Value-Added Models: Measuring Teacher Effectiveness Through Test Scores

Value-added models (VAM) calculate teacher effectiveness by measuring how much student test scores grow during a school year compared to predictions based on prior achievement and demographic characteristics. The approach attempts to isolate teacher contributions from factors outside teacher control including student background, prior knowledge, and non-school influences. Proponents argue VAM provides objective measures of teaching effectiveness that observational evaluations and credentials cannot capture.

Statistical models underlying VAM make several assumptions including that tests measure important learning outcomes accurately, that prior test scores predict future performance reliably, that student assignment to teachers occurs randomly or that statistical controls adequately account for non-random assignment, and that factors besides teaching affecting score growth remain stable. When these assumptions hold, VAM theoretically provides fairer teacher evaluation than subjective ratings potentially biased by principal favoritism or prejudice.
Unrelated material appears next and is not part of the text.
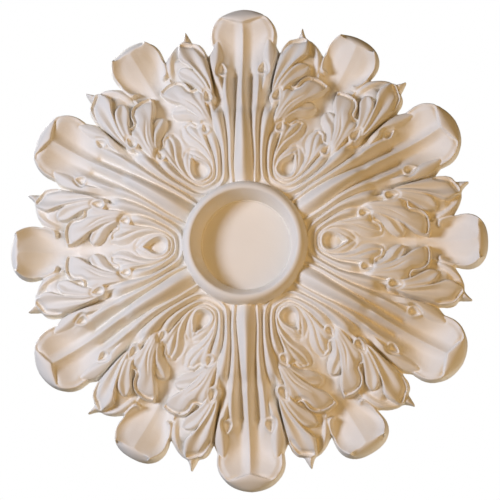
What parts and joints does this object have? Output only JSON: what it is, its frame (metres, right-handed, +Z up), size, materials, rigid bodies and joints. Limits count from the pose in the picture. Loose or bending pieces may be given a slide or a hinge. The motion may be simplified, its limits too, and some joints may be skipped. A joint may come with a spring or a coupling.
{
  "type": "ceiling rose",
  "caption": "Round cast plaster ceiling rose with acanthus leaves radiating from a ring moulding round a flat recessed disc; flat back.",
  "frame": {"origin": "centre of the flat back, on the ceiling", "axes": "+Z up into the ceiling; the carving faces down, -Z; +Y along a main leaf, +X along a secondary leaf"},
  "size_m": [0.6, 0.61, 0.068],
  "materials": {
    "plaster": "matte cream-painted plaster"
  },
  "bodies": {
    "root": {"ceiling_rose": "plaster"}
  },
  "joints": []
}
  • Statistical approach: Compares actual to predicted test score growth
  • Controls: Student prior achievement, demographics, and other factors
  • Claims: Isolates teacher contributions from external influences
  • Applications: Employment decisions, compensation, and professional development
  • Adopted widely: Over 40 states implemented VAM-based evaluations by 2015

Methodological Limitations and Reliability Concerns

Research on VAM reliability reveals substantial problems. Individual teacher ratings fluctuate dramatically year-to-year, with teachers rated highly effective one year frequently rated average or below average subsequently, suggesting ratings reflect random variation as much as actual effectiveness. Student assignment to teachers violates random distribution assumptions, with advantaged students and families often securing access to preferred teachers through mechanisms that statistical controls cannot fully address.
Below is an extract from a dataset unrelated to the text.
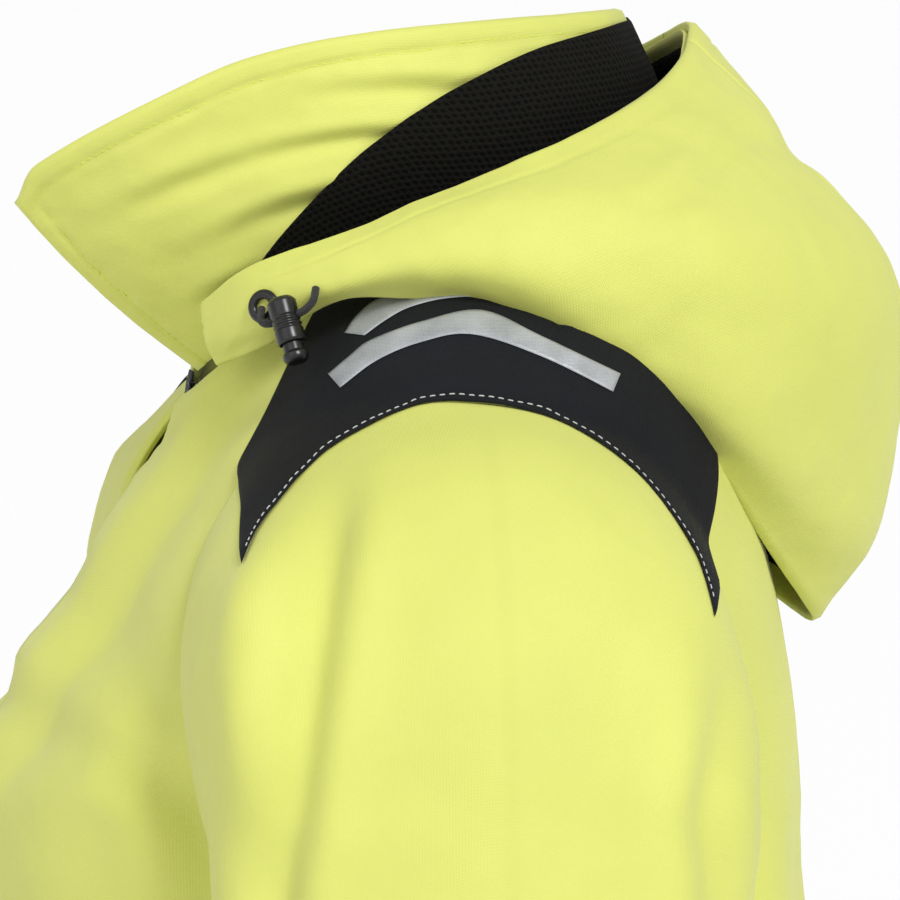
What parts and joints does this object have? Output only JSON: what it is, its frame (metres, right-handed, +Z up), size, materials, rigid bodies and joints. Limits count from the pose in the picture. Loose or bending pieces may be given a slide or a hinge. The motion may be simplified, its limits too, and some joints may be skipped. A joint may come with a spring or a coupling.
{
  "type": "foul weather jacket",
  "caption": "Hooded, padded foul weather jacket shaped as worn: hood folded down behind an open stand collar, contrast shoulder yokes, full zip and adjustable cuffs.",
  "frame": {"origin": "middle of the shoulders inside the neck opening, level with the neck seam at the sides, where the wearer's shoulders carry the jacket", "axes": "+Z up along the body, the wearer faces -Y, +X to the wearer's left"},
  "size_m": [0.6472, 0.39, 0.8948],
  "materials": {
    "shell": "matt coated weave",
    "yoke_fabric": "matt coated weave",
    "reflective_tape": "reflective, satin",
    "rib_knit": "knitted",
    "knit_lining": "open knit",
    "lining": "smooth woven",
    "webbing": "woven tape",
    "elastic_cord": "braided",
    "moulded_plastic": "moulded, semi gloss",
    "zip_metal": "dark coated"
  },
  "bodies": {
    "root": {"front_panel_left": "shell", "front_panel_right": "shell", "back_panel": "shell", "shoulder_yoke_left": "yoke_fabric", "shoulder_yoke_right": "yoke_fabric", "reflective_long_strip_left": "reflective_tape", "reflective_long_strip_right": "reflective_tape", "reflective_short_strip_left": "reflective_tape", "reflective_short_strip_right": "reflective_tape", "body_lining": "lining", "collar_shell": "shell", "collar_lining": "knit_lining", "hood_neck_knit": "knit_lining", "hanger_loop": "webbing", "zip_tape_left": "webbing", "zip_tape_right": "webbing", "zip_box": "moulded_plastic", "inner_storm_flap": "lining", "pocket_left": "shell", "pocket_right": "shell", "hem_eyelet_left": "moulded_plastic", "hem_eyelet_right": "moulded_plastic", "hem_cord_left": "elastic_cord", "hem_cord_right": "elastic_cord", "hem_lock_left": "moulded_plastic", "hem_lock_right": "moulded_plastic"},
    "hood": {"hood_side_left": "shell", "hood_side_right": "shell", "hood_centre": "shell", "hood_brim": "shell", "hood_lining": "knit_lining", "hood_eyelet_left": "moulded_plastic", "hood_eyelet_right": "moulded_plastic", "hood_cord_left": "elastic_cord", "hood_cord_right": "elastic_cord", "hood_lock_left": "moulded_plastic", "hood_lock_right": "moulded_plastic"},
    "zip_slider": {"zip_slider": "zip_metal"},
    "zip_puller": {"zip_puller": "moulded_plastic"},
    "upper_sleeve_left": {"upper_sleeve_left": "shell"},
    "forearm_left": {"forearm_sleeve_left": "shell", "cuff_binding_left": "yoke_fabric", "storm_cuff_left": "rib_knit"},
    "cuff_tab_left": {"cuff_tab_left": "yoke_fabric"},
    "pocket_flap_left": {"pocket_flap_left": "yoke_fabric"},
    "hood_lock_plunger_left": {"hood_lock_plunger_left": "moulded_plastic"},
    "hem_lock_plunger_left": {"hem_lock_plunger_left": "moulded_plastic"},
    "upper_sleeve_right": {"upper_sleeve_right": "shell"},
    "forearm_right": {"forearm_sleeve_right": "shell", "cuff_binding_right": "yoke_fabric", "storm_cuff_right": "rib_knit"},
    "cuff_tab_right": {"cuff_tab_right": "yoke_fabric"},
    "pocket_flap_right": {"pocket_flap_right": "yoke_fabric"},
    "hood_lock_plunger_right": {"hood_lock_plunger_right": "moulded_plastic"},
    "hem_lock_plunger_right": {"hem_lock_plunger_right": "moulded_plastic"}
  },
  "joints": [
    {"name": "hood_fold", "type": "hinge", "parent": "root", "child": "hood", "pos_m": [0, -0.092, 0], "axis": [1, 0, 0], "range_deg": [0, 65]},
    {"name": "zip_slide", "type": "slide", "parent": "root", "child": "zip_slider", "axis": [0, 0, -1], "range_m": [0, 0.535]},
    {"name": "zip_puller_swing", "type": "hinge", "parent": "zip_slider", "child": "zip_puller", "pos_m": [0, -0.188, -0.2115], "axis": [-1, 0, 0], "range_deg": [0, 150]},
    {"name": "shoulder_lift_left", "type": "hinge", "parent": "root", "child": "upper_sleeve_left", "pos_m": [0.17, -0.006, -0.024], "axis": [0, -1, 0], "range_deg": [0, 70]},
    {"name": "elbow_bend_left", "type": "hinge", "parent": "upper_sleeve_left", "child": "forearm_left", "pos_m": [0.27, -0.0945, -0.47], "axis": [-1, 0, 0], "range_deg": [0, 75]},
    {"name": "cuff_tab_open_left", "type": "hinge", "parent": "forearm_left", "child": "cuff_tab_left", "pos_m": [0.29152, 0.03024, -0.63332], "axis": [-0.0312, 0.2429, 0.9695], "range_deg": [0, 95]},
    {"name": "pocket_flap_lift_left", "type": "hinge", "parent": "root", "child": "pocket_flap_left", "pos_m": [0.11177, -0.16557, -0.494], "axis": [-0.8919, -0.4523, 0], "range_deg": [0, 140]},
    {"name": "hood_lock_press_left", "type": "slide", "parent": "hood", "child": "hood_lock_plunger_left", "axis": [-0.3162, -0.1984, 0.9277], "range_m": [0, 0.0035], "stiffness_N_per_m": 300},
    {"name": "hem_lock_press_left", "type": "slide", "parent": "root", "child": "hem_lock_plunger_left", "axis": [-0.0387, 0.0142, 0.9992], "range_m": [0, 0.0035], "stiffness_N_per_m": 300},
    {"name": "shoulder_lift_right", "type": "hinge", "parent": "root", "child": "upper_sleeve_right", "pos_m": [-0.17, -0.006, -0.024], "axis": [0, 1, 0], "range_deg": [0, 70]},
    {"name": "elbow_bend_right", "type": "hinge", "parent": "upper_sleeve_right", "child": "forearm_right", "pos_m": [-0.27, -0.0945, -0.47], "axis": [-1, 0, 0], "range_deg": [0, 75]},
    {"name": "cuff_tab_open_right", "type": "hinge", "parent": "forearm_right", "child": "cuff_tab_right", "pos_m": [-0.29152, 0.03024, -0.63332], "axis": [-0.0312, -0.2429, -0.9695], "range_deg": [0, 95]},
    {"name": "pocket_flap_lift_right", "type": "hinge", "parent": "root", "child": "pocket_flap_right", "pos_m": [-0.11177, -0.16557, -0.494], "axis": [-0.8919, 0.4523, 0], "range_deg": [0, 140]},
    {"name": "hood_lock_press_right", "type": "slide", "parent": "hood", "child": "hood_lock_plunger_right", "axis": [0.3162, -0.1984, 0.9277], "range_m": [0, 0.0035], "stiffness_N_per_m": 300},
    {"name": "hem_lock_press_right", "type": "slide", "parent": "root", "child": "hem_lock_plunger_right", "axis": [0.0387, 0.0142, 0.9992], "range_m": [0, 0.0035], "stiffness_N_per_m": 300}
  ]
}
Additionally, VAM measures only tested subjects, typically mathematics and reading, making it impossible to evaluate teachers of arts, physical education, or other non-tested areas using test-based metrics. Even within tested subjects, VAM creates incentives to narrow curriculum to test content and avoid teaching challenging students whose growth may register as lower despite excellent instruction, potentially harming educational quality while appearing to improve accountability.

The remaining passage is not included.